A few days later, I sat with the teachers to record their updates into my excel spreadsheet of Vasantshala’s current and past students. I asked about the staff’s friend’s family member; since it was the weekend, his case would not be decided until the following week. When I entered the information for the student we had met in Ambala, I remembered his surprised smile when he shook his teacher’s hand, and I remembered the dhebra snacks when I updated the information about the boy in Diayavant. I was a little stunned when I recorded information for a girl that the second Vasantshala field team had learned about. She had passed away. Sickle cell anemia was the suspected cause. I couldn’t believe she had died at such a young age and that her teachers would outlive her.

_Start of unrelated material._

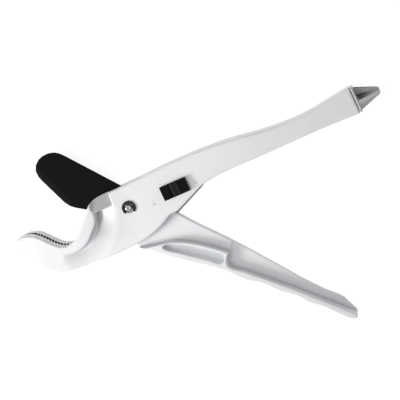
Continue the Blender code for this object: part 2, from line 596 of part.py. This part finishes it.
# ------------------------------------------------------------------ blade fasteners
for name, (r, a) in zip(("blade_screw_front", "blade_screw_rear"), SCREWS):
    x, y = polar(r, a)
    s = turned(name, [(0, 3.85), (2.0, 3.85), (2.2, 3.65), (2.2, 2.75), (1.2, 2.75), (1.2, -2.9),
                      (0, -2.9)], 20)
    s.location = (x * MM, y * MM, 0)
    finish(s, dark_steel, swing)
x, y = polar(*DOWEL)
d = turned("blade_dowel", [(0, 3.6), (0.9, 3.6), (1.05, 3.4), (1.05, -2.6), (0.9, -2.75), (0, -2.75)],
           16)
d.location = (x * MM, y * MM, 0)
finish(d, steel, swing)

# ------------------------------------------------------------------ lock slide (local +X = travel)
top, sole, half_len = 10.55, 8.25, 8.45
profile = [(-half_len, sole), (half_len, sole), (half_len, top - 0.35), (half_len - 0.25, top)]
for k in range(6):
    gx = 7.55 - 0.88 * k
    profile += [(gx + 0.24, top), (gx + 0.16, top - 0.5), (gx - 0.16, top - 0.5), (gx - 0.24, top)]
profile += [(2.3, top), (1.9, top - 0.3), (-0.9, top - 0.3), (-3.0, top - 1.0), (-3.25, top)]
for k in range(4):
    gx = -3.85 - 1.18 * k
    profile += [(gx + 0.34, top), (gx + 0.24, top - 0.6), (gx - 0.24, top - 0.6), (gx - 0.34, top)]
profile += [(-half_len + 0.25, top), (-half_len, top - 0.35)]
button = plate("lock_button", profile, -4.4, 4.4)
button.data.transform(Matrix.Rotation(math.radians(90), 4, 'X'))
shank_line = [(-2.0, -1.5), (2.0, -1.5), (2.0, 1.5), (-2.0, 1.5)]
cut(button, carried(plate("button_shank_add", shank_line, 5.0, 9.0, cutter=True), lock), 'UNION')
cut(button, carried(drum("button_screw_cut", 0, 0, 1.0, 1.0, 3.0, 8.4, 16, True), lock))
finish(button, black_plastic, lock)

r_lock = math.hypot(lock_x, lock_y)
nose = r_lock - 14.4            # reach of the catch towards the pivot
catch_line = [(5.5, -3.2), (5.5, 3.2), (-5.0, 3.2), (-8.5, 1.5), (-nose, 1.5), (-nose, -1.5),
              (-8.5, -1.5), (-5.0, -3.2)]
catch = plate("lock_catch", catch_line, 2.35, 3.85, edge=0.2, segments=1)
cut(catch, carried(drum("catch_hole_cut", 0, 0, 1.1, 1.1, 0, 6, 20, True), lock))
cut(catch, carried(drum("catch_sink_cut", 0, 0, 2.75, 1.45, 2.1, 3.45, 20, True), lock))
finish(catch, dark_steel, lock)
ls = turned("lock_screw", [(0, 7.6), (0.75, 7.6), (0.75, 3.3), (1.9, 2.6), (1.9, 2.4), (0, 2.4)], 20)
finish(ls, steel, lock)
fw = ring("lock_friction_washer", 2.95, 4.3, 4.1, 4.75, steel, lock, 24)

# ------------------------------------------------------------------ stop strip
# soft strip inside the far cheek, which the lever's crescent meets when the tool is closed
strip_line = [(26.5, -4.4), (27.5, -5.2), (28.9, -3.9), (30.75, -1.75, 1), (44.1, 13.4, 1),
              (44.6, 14.9), (43.4, 15.3), (29.3, -0.7, 1), (27.2, -2.7)]
strip = plate("stop_strip", flow(strip_line, 2.0), -4.7, -2.3, edge=0.25, segments=1)
finish(strip, black_plastic, frame)

# ------------------------------------------------------------------ reamer (local +X = its axis)
def wing_ring(x, r, deep, flat, tilt):
    """Four wings of radius r about the X axis. Towards the fixed handle's side each one has a
    deep flute, of radius deep, and towards the lever a flat one, of radius flat."""
    out = []
    for k, (f1, f2) in enumerate(((deep, deep), (flat, flat), (flat, flat), (deep, deep))):
        a = 90.0 * k
        g = (deep, flat, flat, deep)[k]
        for da, rr in ((-9.0, r * 0.985), (7.0, r), (24.0 if g == deep else 45.0, g * (1.25 if g == deep else 1.0)),
                       (62.0 if g == deep else 60.0, g * (1.25 if g == deep else 1.04))):
            t = math.radians(a + da)
            out.append((x, rr * math.cos(t) + tilt * x, rr * math.sin(t)))
    return out


bm = bmesh.new()
rows = []
lean = math.tan(math.radians(REAMER_TILT))
for x, r in ((1.2, 7.1), (2.6, 6.9), (6.0, 5.6), (10.0, 4.1), (13.4, 2.8), (14.7, 2.2), (15.2, 1.3)):
    rows.append([bm.verts.new((p[0] * MM, p[1] * MM, p[2] * MM))
                 for p in wing_ring(x, r, max(0.8, r * 0.24), r * 0.68, lean)])
m = len(rows[0])
for a, b in zip(rows, rows[1:]):
    for j in range(m):
        bm.faces.new((a[j], a[(j + 1) % m], b[(j + 1) % m], b[j]))
bm.faces.new(rows[0])
bm.faces.new(rows[-1])
bmesh.ops.recalc_face_normals(bm, faces=bm.faces)
me = bpy.data.meshes.new("reamer")
bm.to_mesh(me)
bm.free()
reamer = new_object("reamer", me)


def x_add(name, r, x0, x1, seg=28, r1=None):
    o = along_x(name, r, x0, x1, seg, r1)
    return carried(o, ream)


flange = block("reamer_flange_add", (1.3, 15.4, 15.2), (0.98, 0, 0), cutter=True, edge=0.3)
cut(reamer, carried(flange, ream), 'UNION')
cut(reamer, x_add("reamer_shank_add", 4.5, -12.7, 1.0), 'UNION')
cut(reamer, x_add("reamer_thread_cut", 1.6, -16.0, -3.0, 16))
finish(reamer, zinc, ream)

bolt = turned("reamer_screw", [(0, 1.6), (2.5, 1.4), (2.8, 0.9), (2.8, 0.0), (1.35, 0.0),
                               (1.35, -15.4), (0, -15.4)], 20)
bolt.rotation_euler = (0, math.radians(-90), 0)
bolt.location = (-21.2 * MM, 0, 0)
finish(bolt, steel, ream)
rw = turned("reamer_screw_washer", [(1.6, 0.8), (3.6, 0.8), (3.6, 0.0), (1.6, 0.0)], 24)
rw.rotation_euler = (0, math.radians(-90), 0)
rw.location = (-20.15 * MM, 0, 0)
finish(rw, steel, ream)

bpy.context.view_layer.update()
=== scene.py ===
"""Looks for the one-hand pipe cutter: camera, light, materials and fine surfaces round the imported
frame.  The castings, the blade, the slide, the clip, the pin and the reamer get finer meshes with
cast, moulded or ground edges; every other node keeps its mesh and gets a procedural material."""
import math

import bmesh
import bpy
import numpy as np
from mathutils import Matrix, Vector


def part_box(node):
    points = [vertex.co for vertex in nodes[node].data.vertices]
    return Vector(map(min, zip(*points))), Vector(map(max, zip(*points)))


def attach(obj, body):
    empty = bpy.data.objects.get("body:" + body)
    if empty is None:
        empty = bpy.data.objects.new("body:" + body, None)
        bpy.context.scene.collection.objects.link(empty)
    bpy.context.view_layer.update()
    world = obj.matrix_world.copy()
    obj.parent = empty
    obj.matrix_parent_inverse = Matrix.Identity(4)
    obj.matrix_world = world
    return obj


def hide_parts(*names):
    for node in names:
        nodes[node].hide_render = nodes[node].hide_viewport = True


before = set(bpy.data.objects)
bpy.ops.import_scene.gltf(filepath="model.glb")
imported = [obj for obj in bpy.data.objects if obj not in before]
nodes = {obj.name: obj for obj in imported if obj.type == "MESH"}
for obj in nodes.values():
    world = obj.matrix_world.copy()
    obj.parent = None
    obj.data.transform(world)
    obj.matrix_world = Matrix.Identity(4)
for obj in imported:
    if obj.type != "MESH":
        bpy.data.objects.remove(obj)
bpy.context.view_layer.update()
scene = bpy.context.scene
MM = 0.001

# The pivot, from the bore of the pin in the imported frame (metres)
lo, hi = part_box("pivot_pin")
PIVOT = Vector(((lo.x + hi.x) / 2, (lo.y + hi.y) / 2, 0.008))

# ---------------------------------------------------------------- camera
cam_data = bpy.data.cameras.new("camera")
cam = bpy.data.objects.new("camera", cam_data)
scene.collection.objects.link(cam)
CAM_POS = PIVOT + Vector((0.13059, 0.13380, 0.5878))
CAM_AIM = PIVOT + Vector((0.04363, 0.00626, 0.0080))
cam.location = CAM_POS
look = (CAM_AIM - CAM_POS).normalized()
right = look.cross(Vector((0, 1, 0))).normalized()
up = right.cross(look)
cam.rotation_euler = Matrix((right, up, -look)).transposed().to_euler()
cam_data.sensor_width = 36.0
cam_data.lens = 90.0
cam_data.clip_start = 0.01
scene.camera = cam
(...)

As we made our way through the updates, I wondered which ones came from other community members’ reports. Some of the students had been visited in the past, and the teachers were following up to see how they were doing after having enrolled in formal schooling. Some of the students were working in agriculture and migrating, others had married and had one or two children, and others had passed their 10th grade exams. Since they teach at a residential school, the staff play the role of teachers and parents for most of the year. They made these field visits in one of the hottest months (before the rains started), phone reception was poor and maps didn’t pick up the village locations, students could not always be found, and they continued to learn what they could. They also kept up relationships with members of communities spread out across the district. It was becoming clear to me that school performance was not the only fact worth knowing about these students. Marriage was not the ultimate goal, either. I can’t say I know how to define achievement for these students. This is perhaps why one of the teachers had once noted her ultimate aim, that Vasantshala students become confident and independent in whatever they do. I don’t know how to measure that (yet). But it seems closer to something meaningful.